Nuestros fontaneros de hoy carecen de esa experiencia. El modelo más conocido en las últimas semanas se corresponde con la figura de Leire Díez, a quien se sitúa a las órdenes de Santos Cerdán, una especie de Darth Wader de Ferraz. Se trata por cierto de un destilado muy español del gremio: encargar este tipo de trabajos... previo paso por la Administración o sus terminales. Es decir, que primero se les concede la regalía de un sueldo público para que puedan sentirse más predispuestos a colaborar con sus jefes en encargos de naturaleza digamos dudosa. Díez por ejemplo ejerció como directora Filatelia y Relaciones Institucionales en la empresa pública Correos, un puesto bien remunerado cuya auténtica sustancia permanece ignota pero que permite ciertas alegrías presupuestarias (ella dice que cobraba 80.000 euros al año pero otras fuentes elevan la cifra hasta los 120.000: también en ese aspecto es hábil en moverse por la oscuridad) y ayuda a la consecución de las pintorescas encomiendas que acaban de salir a la luz.
¿Resumen?
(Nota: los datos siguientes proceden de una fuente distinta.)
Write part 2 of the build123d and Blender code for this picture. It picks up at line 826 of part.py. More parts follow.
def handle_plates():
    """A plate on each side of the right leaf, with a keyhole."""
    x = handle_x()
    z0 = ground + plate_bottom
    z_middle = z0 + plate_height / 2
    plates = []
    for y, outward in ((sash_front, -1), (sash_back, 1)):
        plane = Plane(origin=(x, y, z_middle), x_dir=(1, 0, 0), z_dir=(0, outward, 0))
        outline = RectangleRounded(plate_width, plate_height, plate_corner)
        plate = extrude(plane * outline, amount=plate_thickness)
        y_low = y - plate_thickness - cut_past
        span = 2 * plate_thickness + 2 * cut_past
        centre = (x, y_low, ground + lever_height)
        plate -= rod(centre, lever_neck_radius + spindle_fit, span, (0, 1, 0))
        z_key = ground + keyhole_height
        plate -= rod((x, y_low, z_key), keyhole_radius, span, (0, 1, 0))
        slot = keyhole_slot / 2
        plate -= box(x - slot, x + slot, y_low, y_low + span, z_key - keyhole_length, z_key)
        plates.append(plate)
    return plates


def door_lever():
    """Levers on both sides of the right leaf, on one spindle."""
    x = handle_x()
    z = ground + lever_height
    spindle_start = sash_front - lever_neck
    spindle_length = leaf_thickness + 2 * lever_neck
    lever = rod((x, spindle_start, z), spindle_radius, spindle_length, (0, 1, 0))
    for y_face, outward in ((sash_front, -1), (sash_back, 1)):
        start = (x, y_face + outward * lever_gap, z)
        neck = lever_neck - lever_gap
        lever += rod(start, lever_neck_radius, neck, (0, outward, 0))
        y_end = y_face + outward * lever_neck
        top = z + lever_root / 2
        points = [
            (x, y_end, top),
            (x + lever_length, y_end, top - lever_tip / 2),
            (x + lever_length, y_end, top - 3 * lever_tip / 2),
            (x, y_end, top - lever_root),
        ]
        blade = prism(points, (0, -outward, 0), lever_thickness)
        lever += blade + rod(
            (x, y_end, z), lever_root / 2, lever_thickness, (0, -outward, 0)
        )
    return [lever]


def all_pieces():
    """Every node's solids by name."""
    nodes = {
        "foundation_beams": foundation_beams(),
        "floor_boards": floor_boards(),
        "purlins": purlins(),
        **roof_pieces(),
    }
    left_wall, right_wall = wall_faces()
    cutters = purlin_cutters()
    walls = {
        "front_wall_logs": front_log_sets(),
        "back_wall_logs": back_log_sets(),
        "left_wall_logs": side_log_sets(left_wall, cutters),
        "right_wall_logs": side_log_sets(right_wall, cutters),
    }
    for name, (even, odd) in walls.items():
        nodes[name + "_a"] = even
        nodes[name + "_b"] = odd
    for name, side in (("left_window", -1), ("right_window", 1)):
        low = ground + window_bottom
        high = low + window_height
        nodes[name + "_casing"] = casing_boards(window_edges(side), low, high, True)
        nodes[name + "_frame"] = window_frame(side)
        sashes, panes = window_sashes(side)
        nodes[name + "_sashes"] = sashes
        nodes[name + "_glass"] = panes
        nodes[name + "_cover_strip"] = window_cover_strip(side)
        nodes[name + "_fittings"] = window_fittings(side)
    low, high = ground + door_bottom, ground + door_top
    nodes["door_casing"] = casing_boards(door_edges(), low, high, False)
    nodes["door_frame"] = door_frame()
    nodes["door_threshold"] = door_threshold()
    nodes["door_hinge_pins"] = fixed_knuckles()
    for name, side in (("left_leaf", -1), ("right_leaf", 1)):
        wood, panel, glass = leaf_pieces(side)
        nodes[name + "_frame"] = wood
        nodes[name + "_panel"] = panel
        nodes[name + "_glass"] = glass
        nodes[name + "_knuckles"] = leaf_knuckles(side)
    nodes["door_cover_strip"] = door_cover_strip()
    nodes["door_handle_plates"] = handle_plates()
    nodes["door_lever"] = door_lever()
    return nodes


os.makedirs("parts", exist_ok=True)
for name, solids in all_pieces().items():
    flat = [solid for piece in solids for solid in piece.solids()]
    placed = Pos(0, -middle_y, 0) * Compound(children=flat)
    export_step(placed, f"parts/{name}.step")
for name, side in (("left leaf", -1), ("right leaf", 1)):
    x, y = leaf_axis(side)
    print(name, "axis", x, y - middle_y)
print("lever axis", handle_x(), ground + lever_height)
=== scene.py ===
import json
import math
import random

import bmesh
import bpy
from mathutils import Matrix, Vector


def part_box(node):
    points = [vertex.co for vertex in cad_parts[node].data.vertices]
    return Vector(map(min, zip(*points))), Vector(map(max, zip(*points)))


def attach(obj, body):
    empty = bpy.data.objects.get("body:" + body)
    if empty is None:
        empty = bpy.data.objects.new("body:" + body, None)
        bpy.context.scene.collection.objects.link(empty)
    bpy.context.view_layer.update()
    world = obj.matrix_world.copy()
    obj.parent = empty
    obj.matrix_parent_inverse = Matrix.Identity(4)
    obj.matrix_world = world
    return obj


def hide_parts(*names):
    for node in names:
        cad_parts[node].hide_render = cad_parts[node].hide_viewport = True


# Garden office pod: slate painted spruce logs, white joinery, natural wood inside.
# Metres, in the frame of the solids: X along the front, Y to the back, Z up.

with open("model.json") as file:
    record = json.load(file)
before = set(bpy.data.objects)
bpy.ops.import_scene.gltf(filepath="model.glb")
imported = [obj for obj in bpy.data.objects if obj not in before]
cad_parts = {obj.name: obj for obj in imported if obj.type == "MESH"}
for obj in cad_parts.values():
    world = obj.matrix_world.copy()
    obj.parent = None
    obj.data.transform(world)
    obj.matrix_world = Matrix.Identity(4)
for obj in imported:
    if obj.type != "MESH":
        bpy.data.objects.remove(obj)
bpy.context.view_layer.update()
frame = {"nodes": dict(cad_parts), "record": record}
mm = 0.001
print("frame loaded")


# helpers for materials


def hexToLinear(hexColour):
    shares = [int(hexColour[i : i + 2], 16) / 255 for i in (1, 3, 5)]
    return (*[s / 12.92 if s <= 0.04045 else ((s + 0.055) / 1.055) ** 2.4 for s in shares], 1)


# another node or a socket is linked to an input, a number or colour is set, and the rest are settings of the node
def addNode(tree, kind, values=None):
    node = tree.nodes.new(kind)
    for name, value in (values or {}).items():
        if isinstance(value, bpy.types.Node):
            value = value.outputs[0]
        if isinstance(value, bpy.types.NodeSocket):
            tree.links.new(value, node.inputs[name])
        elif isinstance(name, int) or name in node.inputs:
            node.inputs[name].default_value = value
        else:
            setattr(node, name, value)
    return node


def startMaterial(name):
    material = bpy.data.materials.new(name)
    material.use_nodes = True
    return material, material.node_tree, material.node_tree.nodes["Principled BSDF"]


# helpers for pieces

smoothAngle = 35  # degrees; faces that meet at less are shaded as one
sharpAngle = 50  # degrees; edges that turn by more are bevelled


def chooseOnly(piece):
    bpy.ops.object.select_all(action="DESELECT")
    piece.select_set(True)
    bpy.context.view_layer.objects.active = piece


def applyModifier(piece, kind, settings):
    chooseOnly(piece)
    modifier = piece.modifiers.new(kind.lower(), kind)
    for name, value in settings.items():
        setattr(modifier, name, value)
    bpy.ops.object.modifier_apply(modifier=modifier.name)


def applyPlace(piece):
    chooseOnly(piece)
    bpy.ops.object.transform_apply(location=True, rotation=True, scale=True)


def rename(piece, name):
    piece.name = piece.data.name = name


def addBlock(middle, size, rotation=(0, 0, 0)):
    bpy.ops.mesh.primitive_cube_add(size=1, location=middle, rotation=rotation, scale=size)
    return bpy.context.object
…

Que desde 1972 convive en el orden político la figura del fontanero con la del cargo público de toda la vida, el que sí se expone a la luz (y hasta se convierte en esclavo de ella), con quienes se mueven entre bambalinas. A veces son tan torpes como los que manejaba la Casa Blanca de aquel Nixon que acabó por cierto siendo reelegido a pesar de las evidencias en su contra, aunque tuvo un triste final: dimitió cuando se sintió acorralado. Cuando tuvo que dejar de huir. Mensaje para Pedro Sánchez y el resto de dirigentes que se sientan tentados de recurrir a los servicios de la fontanería de guardia: no se puede estar escapando cada hora de cada día de cada semana. Al final, la historia dicta sentencia: te pillan. El presidente republicano tuvo que abandonar el Despacho Oval porque este cuento no tiene final feliz: todos sus fontaneros acabaron en la cárcel. Los cinco asaltantes del Watergate y también sus responsbles de la Casa Blanca como Gordon Liddy, autodenominado jefe operativo de los White House Plumbers. Falleció en 2021, a la edad de 90 años: más o menos, el papá de Leire Díez en asuntos de fontanería.